_Records for this exercise_
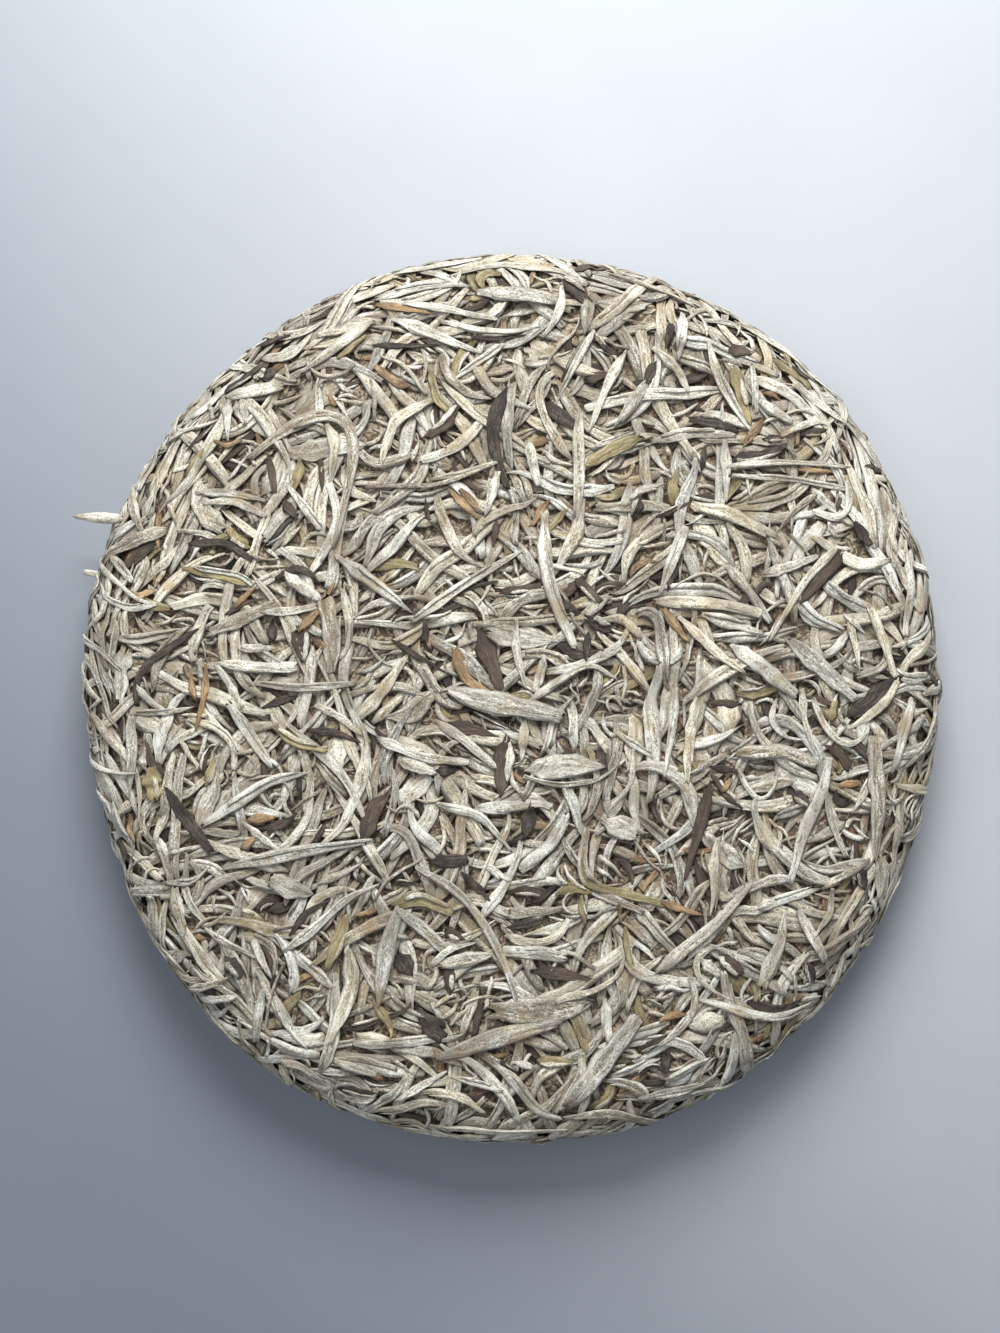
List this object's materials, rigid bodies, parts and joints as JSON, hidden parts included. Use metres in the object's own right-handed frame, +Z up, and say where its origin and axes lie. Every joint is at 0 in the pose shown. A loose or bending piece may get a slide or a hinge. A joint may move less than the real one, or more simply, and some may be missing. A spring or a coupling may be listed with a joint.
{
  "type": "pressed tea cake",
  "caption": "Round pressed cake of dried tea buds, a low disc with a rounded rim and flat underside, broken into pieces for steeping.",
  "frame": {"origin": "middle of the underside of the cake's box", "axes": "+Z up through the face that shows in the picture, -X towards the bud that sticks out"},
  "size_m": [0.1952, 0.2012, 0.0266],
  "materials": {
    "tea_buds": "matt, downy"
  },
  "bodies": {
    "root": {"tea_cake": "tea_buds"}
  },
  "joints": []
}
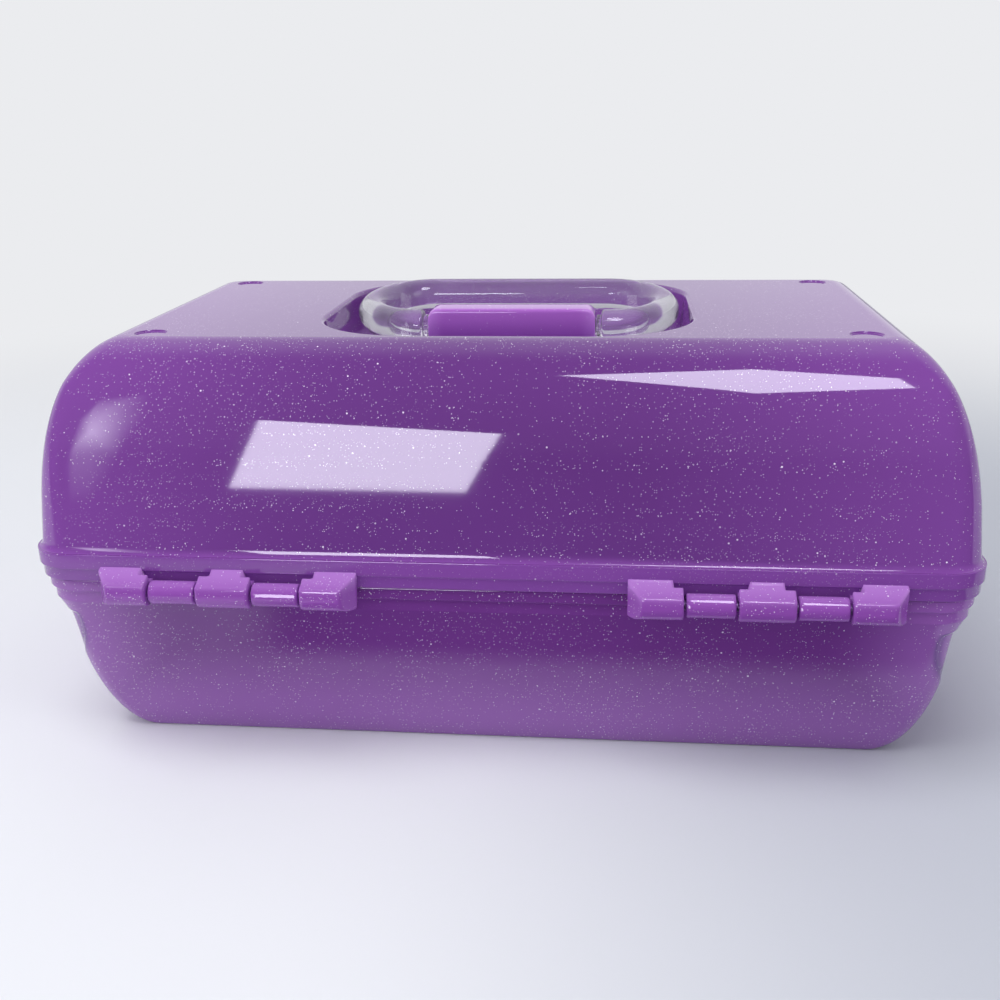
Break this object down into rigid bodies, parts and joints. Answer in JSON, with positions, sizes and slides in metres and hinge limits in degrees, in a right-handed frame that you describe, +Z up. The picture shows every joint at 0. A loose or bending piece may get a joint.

_Given instruction_
Extract every record. Keep wording exact.

_Task result_
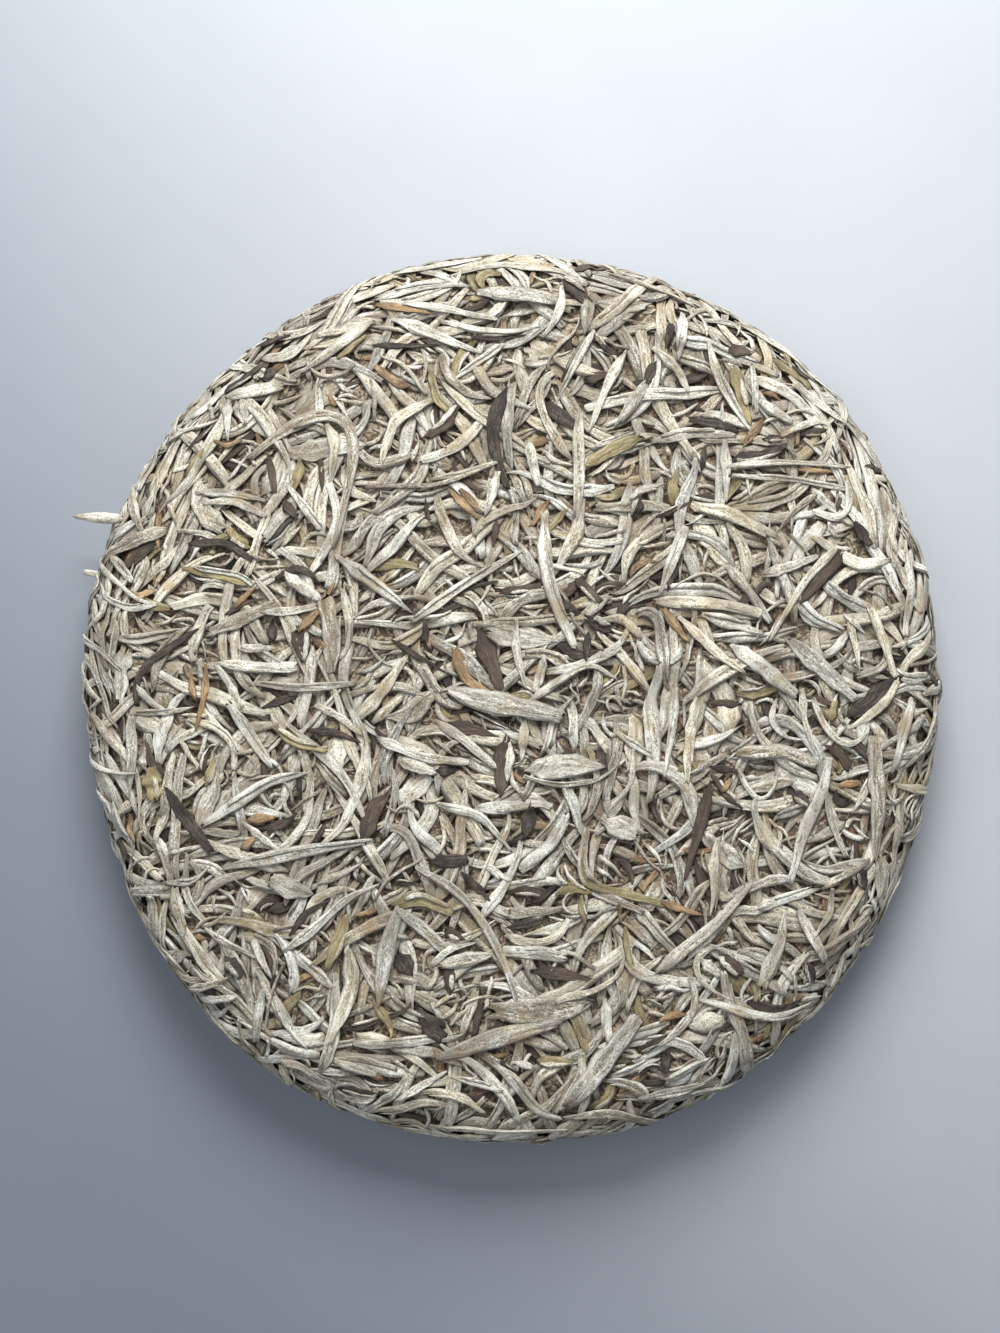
List this object's materials, rigid bodies, parts and joints as JSON, hidden parts included. Use metres in the object's own right-handed frame, +Z up, and say where its origin and axes lie. Every joint is at 0 in the pose shown. A loose or bending piece may get a slide or a hinge. A joint may move less than the real one, or more simply, and some may be missing. A spring or a coupling may be listed with a joint.
{
  "type": "pressed tea cake",
  "caption": "Round pressed cake of dried tea buds, a low disc with a rounded rim and flat underside, broken into pieces for steeping.",
  "frame": {"origin": "middle of the underside of the cake's box", "axes": "+Z up through the face that shows in the picture, -X towards the bud that sticks out"},
  "size_m": [0.1952, 0.2012, 0.0266],
  "materials": {
    "tea_buds": "matt, downy"
  },
  "bodies": {
    "root": {"tea_cake": "tea_buds"}
  },
  "joints": []
}
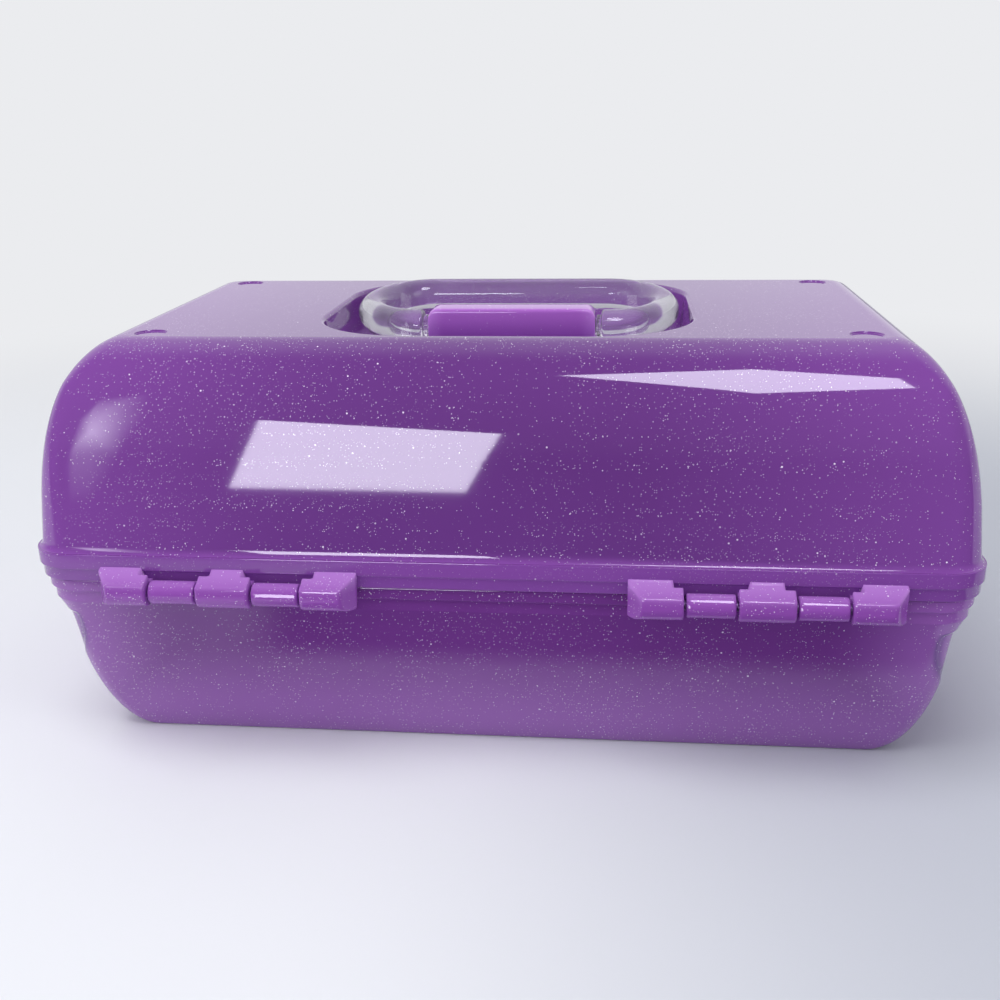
Break this object down into rigid bodies, parts and joints. Answer in JSON, with positions, sizes and slides in metres and hinge limits in degrees, in a right-handed frame that you describe, +Z up. The picture shows every joint at 0. A loose or bending piece may get a joint.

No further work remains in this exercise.